Have you ever heard your wife say, “You have no Butt” kind of stops you in your tracks? Well the good news is, my wife is still checking out my butt or checking to see if I sat in something. I have noticed a few facts that may prove she is right. Lately I have been scooching myself up on my chair more than before and even belts aren’t holding up the britches.

My wife says it is just not fair, can I give you some of my butt, I always want to answer that in a perverted way. They complain about their butts and now she is complaining about mine too. Now when we watch TV, she points out all the guys with nice butts, when did she get into butts. I never thought I had a nice butt, but I guess my derriere was quite the showstopper when we met.

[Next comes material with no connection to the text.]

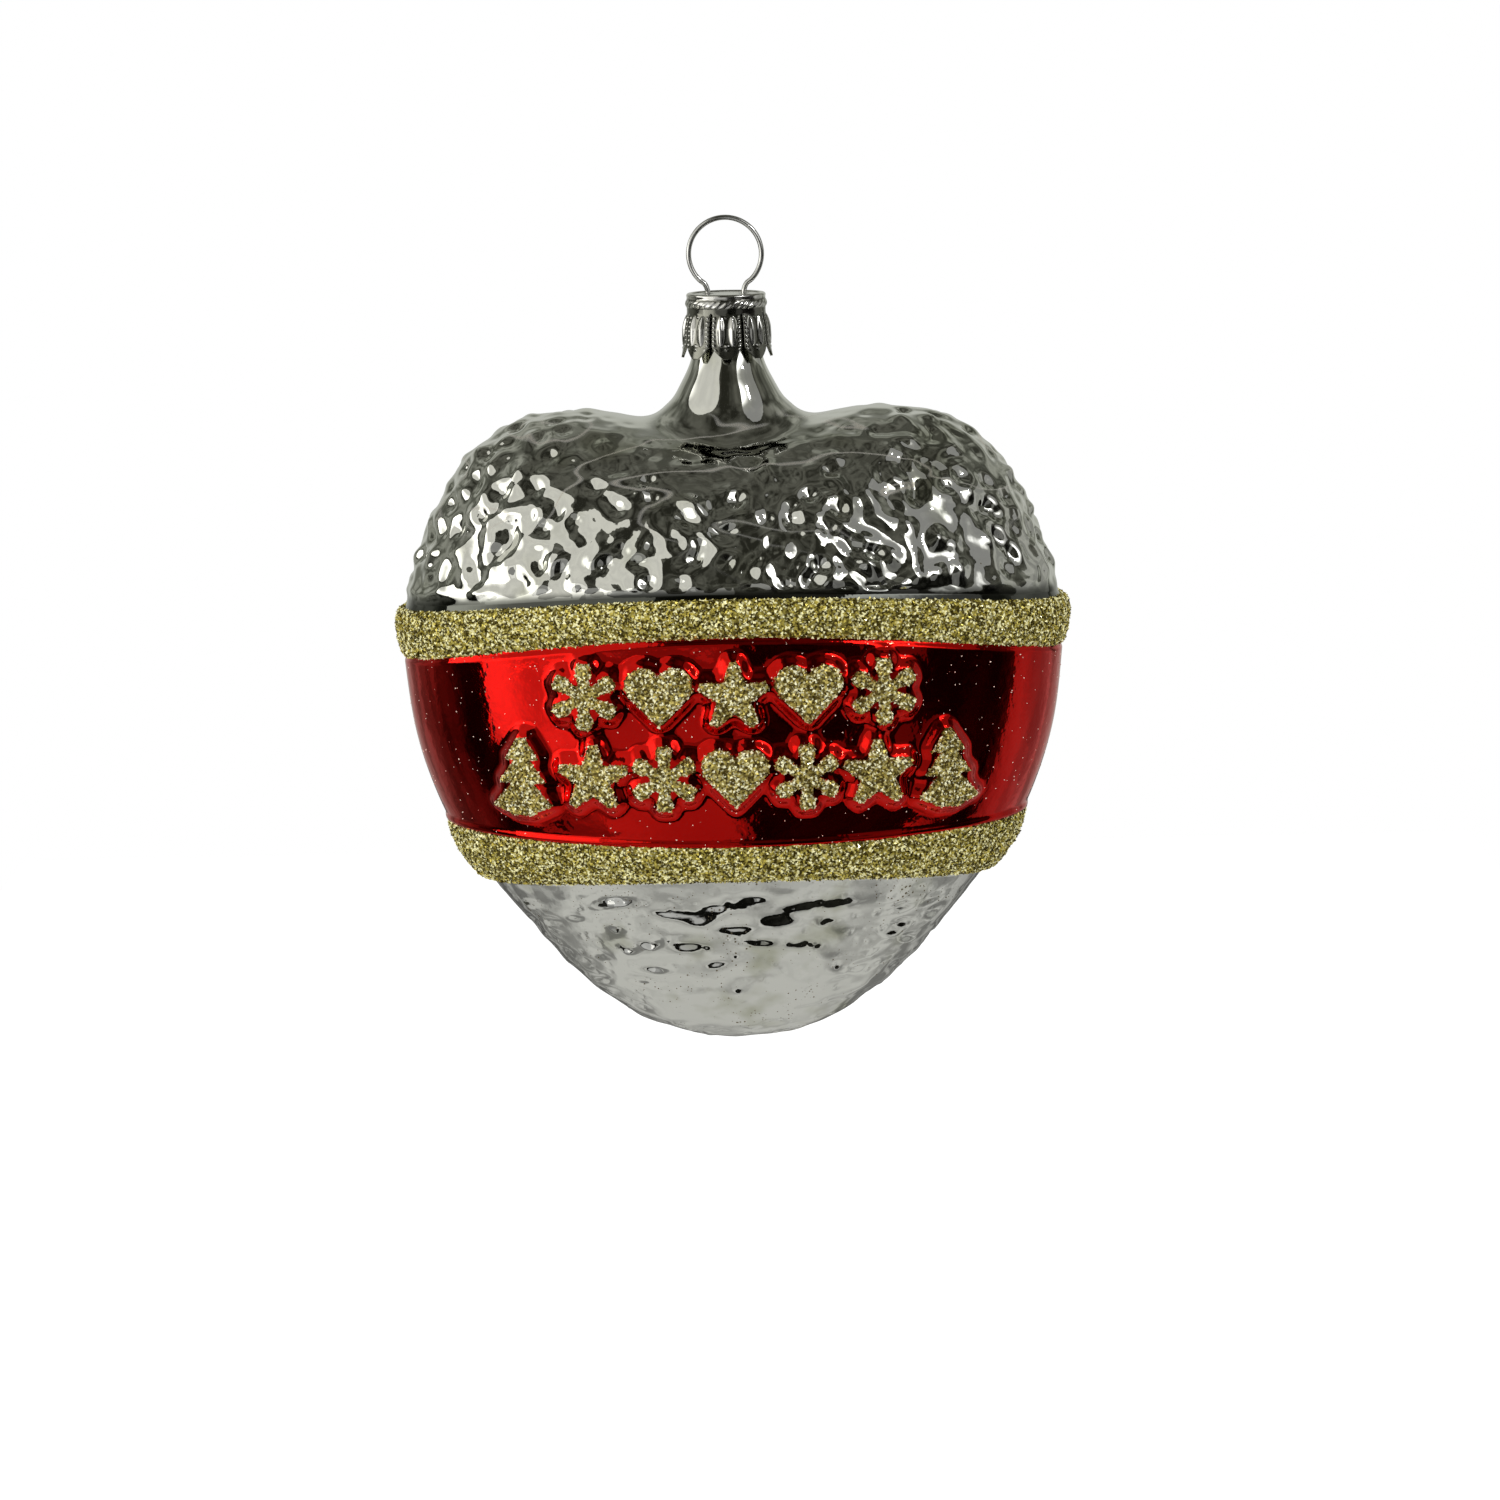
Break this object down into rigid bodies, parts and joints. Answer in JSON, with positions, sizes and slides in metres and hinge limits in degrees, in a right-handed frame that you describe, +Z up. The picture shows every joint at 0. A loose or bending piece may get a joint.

By chance I came across a pair of American Eagle jeans called AE NE(X)T LEVEL AIRFLEX ORIGINAL STRAIGHT JEAN, yep this hip 55-year-old Fat Dad is shopping at American Eagle. I am not saying this will give you a butt, but it will make your wife’s head turn. This is made with magic fabric, it feels like jeans, looks like jeans but it stretches like soft pants. All the guys know what soft pants are, this is crazy magical material that will fit even your odd size Fat Dads physic.

My wife was happy to get me out of “Dad Jeans” and I was happy things stopped shifting around in hyperspace when I moved around. The best part is, I feel pretty…. Just kidding, I feel amazed my wife still appreciates when I try to look better for her, and I can dream one day American Eagle will make a magical shirt that hides my Fat Dad belly.